In spite of all this surreal nonsense, its wild and absurd characters, one of the series’ most endearing features is the emotional investment it earned. Like Fry, you come to love the weirdness of this world, and each of its characters connects in some human way (except Horrible Gelatinous Blob, because he’s a horrible gelatinous blob). They were written so well it wasn’t difficult to relate to and sympathize with the feelings of Fry, Leela, Zoidberg, Amy, even Bender. Eventually, the relationship between Fry and Leela in particular became one of the 
cornerstones of the show and indisputably its emotional centre –to the point each of the prospective series finales was heavily focussed on it. And for me, relatively one-sided though it often is, it’s one of the sweetest relationships in television. While Fry’s devotion to Leela borders on obsessive at times, there’s a tangible purity to it as a result of his simple nature. He routinely makes sweet or grand gestures, trusts her wholeheartedly, defends her honour as best he can, and in a life or death situation, Fry is (and has been) willing to sacrifice himself for Leela every time. His whole arc in Benders’ Big Score is essentially learning to put Leela’s happiness above his own, and you feel immensely for his heartache. It’s not entirely an unrequited love either, which is part of the reason the relationship works so well. Leela is often touched by his expressions of his affection,

and episodes like “The Sting”, “Rebirth”, and “Overclockwise” explore to some degree her feelings towards him, which are a little understandably complicated.  But in the moments when she displays heartfelt warmth in return, it’s immensely tender and wonderfully romantic; a coupling that, though it’s incredibly sappy to say, gives one faith in love.
Yes, Futurama has touched my heart on more than a couple occasions. It’s given me joy on a lot of others, and even challenged me from time to time. I first encountered it in reruns about a year after the show was cancelled the first time. It aired in a late night time slot just as my weekday curfew was being extended. I’d been a fan of Star Wars since I was seven but I’d never seen science-fiction presented as pure comedy before. Suddenly this whole new avenue through which
to consider my favourite genre was opened to me. And the nature of the shows’ humour really attracted me as well. Not only was it transgressive in the way that I knew my parents wouldn’t approve of me watching it (which of course made it all the more alluring, and was likewise what drew me to Family Guy, Clone High, American Dad!, The Critic, Robot Chicken, and other staples of mid-2000s Adult Swim); but I had no problem understanding the humour or relating to it. That kind of comedy that has a way of making you feel smarter was a Simpsons emblem as well, which I would learn years later when I started watching it -entirely because I liked Matt Groening’s other show so much. But the biggest reasons I became so devoted to the show was its stories that endlessly entertained me, its world that endlessly fascinated me, and its characters who I grew to know so well. Fry is still one of my favourite T.V. characters; his lonely existence, good-natured heart, awkward tendencies, and even parts of his idiocy striking a chord with a kid who often felt just as lost, dumb and insignificant. Through my teenage years I must have seen every episode of Futurama’s first four seasons a half dozen times. As they came out, I watched the direct-to-video movies as soon as I could as well and eagerly anticipated the series’ return to Comedy Central when it was announced in 2009.

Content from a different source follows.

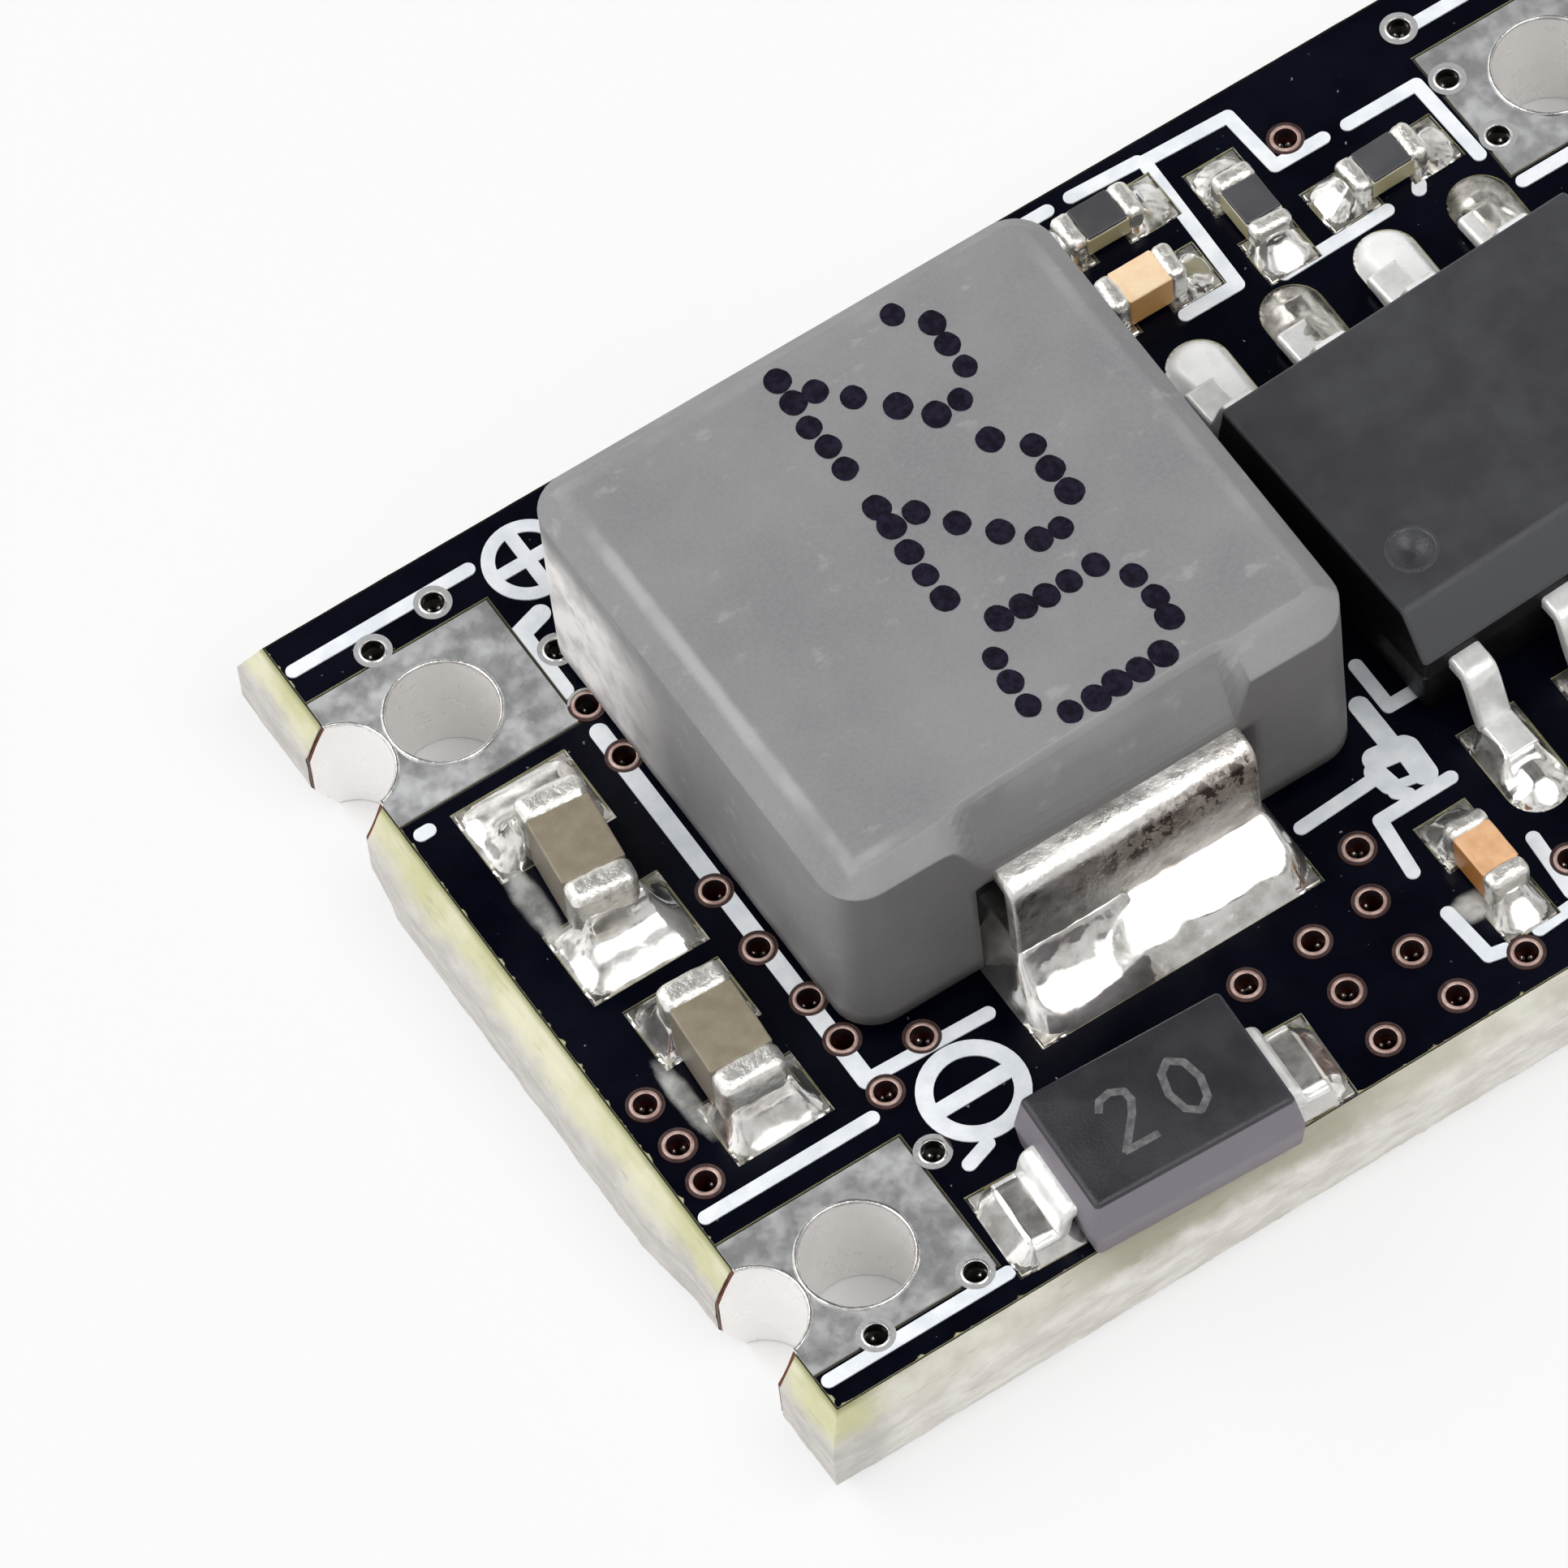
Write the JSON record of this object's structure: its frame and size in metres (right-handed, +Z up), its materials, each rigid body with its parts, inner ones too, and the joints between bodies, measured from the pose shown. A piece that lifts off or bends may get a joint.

That part of the show is frowned upon by a chunk of the fandom and even just general viewers and critics. Most regard the two seasons (broadcast over four years from 2010 to 2013) of the Comedy Central revival to be inferior to the original Fox run. And while I definitely agree that the later material had nowhere near the consistency of its network predecessor, and the stories and experimentations were not always well thought through, I do think this period of the show was better than it’s given credit for. There are some really good episodes in there that maintain the shows’ core spirit, and even a couple I would rank among the series’ greats. “The Late Philip J.
Fry” might be my favourite episode, and “Meanwhile” is just as good if not a better series finale as Fox’s curtain call, “The Devils’ Hands Are Idle Playthings”. And remember, this era of the show is what gave us the now classic “I don’t want to live on this planet anymore” meme. Essentially if you were to add up the best of the post-2001 Simpsons episodes you’d have seasons six and seven of Futurama.
Fry may have been frozen nineteen years and three months ago, but it was twenty years ago that Futurama was born. And for twenty years it’s made us laugh, cry, and wonder, and continues to do so. Whether or not another revival will happen in some form or another (two years ago, they launched a mobile game, Worlds of Tomorrow and a one-off tie-in podcast “Radiorama”), the series will live on -it’s too unique not to and just beloved enough. I know I’ll continue to watch and celebrate (maybe with another tribute or two before the years’ end). The year 3000 may never come but Futurama isn’t going away; so let’s raise a glass of champaggin to another two decades  of its weird and wonderful, hysterical and heartwarming, colourful and crude, and a little bit chaotic world of tomorrow!